--- begin Data shown ---

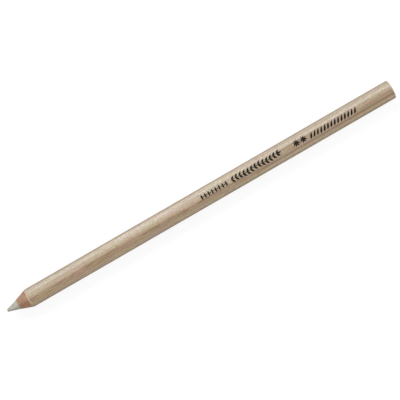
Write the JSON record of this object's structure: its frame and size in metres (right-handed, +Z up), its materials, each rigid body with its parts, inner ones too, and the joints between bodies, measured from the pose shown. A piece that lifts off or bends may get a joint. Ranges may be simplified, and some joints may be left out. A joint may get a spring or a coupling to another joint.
{
  "type": "eraser pencil",
  "caption": "Round wood-cased pencil with a white rubber core for erasing, factory sharpened to a blunt point at one end and cut flat at the other.",
  "frame": {"origin": "on the pencil's axis, at the middle of its length", "axes": "+X along the pencil's axis from the point to the flat end, +Z up and square to the seam between the slats, +Y across the pencil"},
  "size_m": [0.175, 0.0078, 0.0078],
  "materials": {
    "eraser_rubber": "matte",
    "dried_glue": "satin",
    "bare_wood": "matte",
    "lacquered_wood": "satin",
    "stamping_foil": "satin"
  },
  "bodies": {
    "root": {"eraser_core": "eraser_rubber", "core_glue_sleeve": "dried_glue", "upper_slat": "bare_wood", "lower_slat": "bare_wood", "front_seam_glue": "dried_glue", "rear_seam_glue": "dried_glue", "lacquer_coat": "lacquered_wood"}
  },
  "joints": []
}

--- end Data shown ---

◆ **Directions for this task**
Word for word, quote all of the data above.

◆ **Task response**
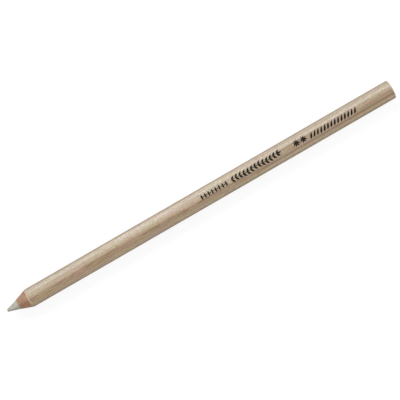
Write the JSON record of this object's structure: its frame and size in metres (right-handed, +Z up), its materials, each rigid body with its parts, inner ones too, and the joints between bodies, measured from the pose shown. A piece that lifts off or bends may get a joint. Ranges may be simplified, and some joints may be left out. A joint may get a spring or a coupling to another joint.
{
  "type": "eraser pencil",
  "caption": "Round wood-cased pencil with a white rubber core for erasing, factory sharpened to a blunt point at one end and cut flat at the other.",
  "frame": {"origin": "on the pencil's axis, at the middle of its length", "axes": "+X along the pencil's axis from the point to the flat end, +Z up and square to the seam between the slats, +Y across the pencil"},
  "size_m": [0.175, 0.0078, 0.0078],
  "materials": {
    "eraser_rubber": "matte",
    "dried_glue": "satin",
    "bare_wood": "matte",
    "lacquered_wood": "satin",
    "stamping_foil": "satin"
  },
  "bodies": {
    "root": {"eraser_core": "eraser_rubber", "core_glue_sleeve": "dried_glue", "upper_slat": "bare_wood", "lower_slat": "bare_wood", "front_seam_glue": "dried_glue", "rear_seam_glue": "dried_glue", "lacquer_coat": "lacquered_wood"}
  },
  "joints": []
}